Dear Mr. Lawless and Sis. Vicky, I agree with your point that we need to be called, anointed, and prayed up. We need to add a 4th: Prepared. The Holy Spirit and the anointing is not an excuse to be lazy, not prepare, not exegete our scripture, and know the point/use/application of that scriptural passage. Finally, the preacher needs to be 'interested' in Jesus by having a relationship with him. Being excited is not enough, the crowds in Jesus' day were excited, but it came time to follow, when it was hard, > they really were not interested in Jesus. The preacher needs to be interested in Jesus so that the hearers of our sermon have an example. God Bless!

Kevin Mcdonald

commented on Aug 19, 2015

Good suggestions for those of us who aren't Paul. Video is sometimes brutal, but very effective. Video plus reflection could be quite effective, and any pastor/preacher who doesn't read is going backward.
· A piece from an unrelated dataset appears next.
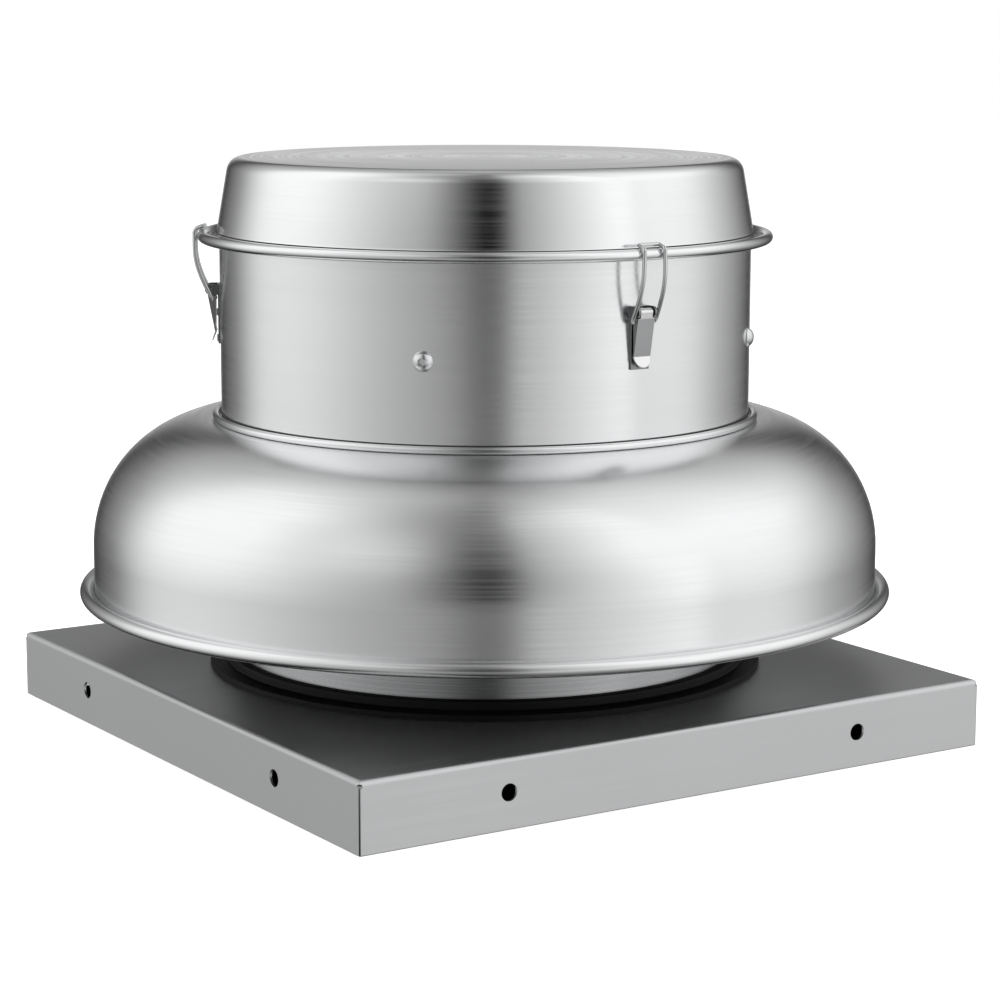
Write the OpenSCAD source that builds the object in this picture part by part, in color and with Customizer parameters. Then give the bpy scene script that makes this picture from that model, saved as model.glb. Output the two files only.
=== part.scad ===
// Roof exhaust fan with a spun aluminium housing, in millimetres.
// Z is up, and the origin is the centre of the curb cap at its bottom edge.
// Outdoor air side: square curb cap, inlet drum, bowl, motor drum and latched lid.
// Inside: a backward curved wheel on the shaft of a motor that stands in the drum.

/* [Curb cap] */
// Side of the square curb cap
cap_side = 432; // [420:1:480]
// Height of the curb cap
cap_h = 40.6; // [38:0.2:60]
// Sheet thickness of the curb cap
cap_t = 1.5; // [1:0.1:2.5]
// Outer bend radius along the top edges of the cap
cap_bend_r = 3; // [2.8:0.1:6]
// Diameter of each screw hole in the sides
curb_hole_d = 10; // [6:0.5:14]
// Distance between the two holes in one side
curb_hole_pitch = 244; // [160:1:320]
// Height of the hole centres above the bottom edge
curb_hole_z = 20.8; // [12:0.2:26]
// Width of the foam seal glued under the edges of the cap's top
seal_w = 22; // [15:1:30]
// Thickness of that seal
seal_t = 6; // [5.5:0.5:9]
// Width of the open seam at each corner of the cap
cap_seam = 0.9; // [0.6:0.1:1.4]
// Radius of the relief hole at the top of each seam
cap_notch_r = 1.3; // [1:0.1:1.6]

/* [Base ring] */
// Width of the ring's low flange outside the inlet drum
ring_flange_w = 15.5; // [9:0.5:20]
// Thickness of that flange
ring_flange_t = 3.9; // [2:0.1:6]
// Width of the raised neck outside the inlet drum
ring_neck_w = 5.5; // [2:0.5:8]
// Full height of the base ring
ring_h = 9.4; // [7:0.1:14]
// Radial width of the inlet drum's seat on the ring
ring_seat_w = 1.3; // [1:0.1:1.4]

/* [Inlet] */
// Distance from the circle of the posts to the outside of the inlet drum
inlet_margin = 12.5; // [12:0.5:16]
// Height of the inlet drum
inlet_h = 28; // [24:0.5:32]
// Sheet thickness of the inlet drum
inlet_t = 1.5; // [1:0.1:2]
// Corner radius between wall and top of the inlet drum
inlet_corner_r = 5; // [3:0.5:8]
// Radius of the bell mouth's curve
mouth_r = 24; // [20:0.5:26]
// Sheet thickness of the nozzle
nozzle_t = 1.2; // [1:0.1:1.5]
// Width of the nozzle's flat flange
nozzle_flange_w = 11; // [9:0.5:13]
// Length of the straight lip that reaches into the wheel
lip_h = 3; // [2:0.5:6]
// Number of rivets in the nozzle flange
nozzle_rivets_n = 8; // [4:1:12]
// Shank radius of a nozzle rivet
nozzle_rivet_r = 1.6; // [1.2:0.1:2]

/* [Posts] */
// Distance of the circle of the posts inward from the outside of the motor drum
post_inset = 19.1; // [17:0.1:24]
// Distance of the circle of the posts from the edges of the openings in cap and bowl
post_margin = 11; // [8:0.5:13]
// Radius of a post
post_r = 5; // [4.5:0.1:5.5]
// Length of a post from the cap to the motor deck
post_l = 148; // [144:1:156]
// Radius of the post bolts
post_bolt_r = 3; // [2.5:0.1:3.5]
// Depth of the tapped hole in each end of a post
post_tap_depth = 20; // [12:1:30]
// Gap between the wiring tube and the wall of the inlet drum
tube_gap = 1.5; // [1:0.1:4]
// Outer radius of the wiring tube
tube_r = 7; // [5:0.5:7.5]
// Wall of the wiring tube
tube_wall = 1.5; // [1:0.1:2]
// Length of the wiring tube that stands out at either end
tube_stub = 5; // [2:0.5:5.5]
// Direction of the wiring tube, in degrees from X
tube_angle = 22.5; // [16:0.5:29]

/* [Motor deck] */
// Width of the motor deck outside the motor drum
deck_margin = 3.9; // [1:0.1:6]
// Thickness of the motor deck
deck_t = 3; // [2:0.1:4]
// Radius of the opening for the shaft in the deck
deck_opening_r = 30; // [22:0.5:36]
// Distance of the circle of the rubber mounts inward from the bowl's opening
mount_inset = 27; // [15:0.5:30]
// Radius of a rubber mount
mount_r = 11; // [8:0.5:13]
// Height of a rubber mount
mount_h = 15; // [12:0.5:20]
// Width of the motor's plate outside the circle of the rubber mounts
plate_margin = 19; // [12:0.5:24]
// Thickness of the plate that carries the motor
plate_t = 3; // [2:0.1:4]

/* [Bowl] */
// Outer radius of the bowl's straight skirt
bowl_r = 241.3; // [236:0.1:250]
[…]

Thank you for a good article.

William Howard

commented on Aug 19, 2015

God bless you all. I thank you for the post and comments. However, I submit to us that the first thing that the preacher needs to evaluate is, did I say what God told me to say? Did I preach the Word or opinion, philosophy, political correctness? Did I keep the main thing, the main thing. Preachers of the Gospel are asked to do just that. Preach the Gospel.

Taiwo Opajobi

commented on Aug 19, 2015

This is great. Thanks and God bless.

William Howard

commented on Aug 19, 2015

Psalms 133:1 Ephesians 4:3 1 Peter 3:8 2Peter 1:10

Adebayo Samson

commented on Aug 20, 2015

Great article

Delwyn Campbell

commented on May 26, 2019

I'm more curious as to why most of these articles have Baptist authors? Is Sermon Central a Baptist forum? Given the Role of Dr. Martin Luther in restoring the Office of the Public Ministry and focusing attention on the importance of preaching, how is it that I see no Lutheran pastoral voices here?

Alfred Leuta

commented on May 27, 2019

Great article, inspiring to ask others to give feedback on your sermon delivery.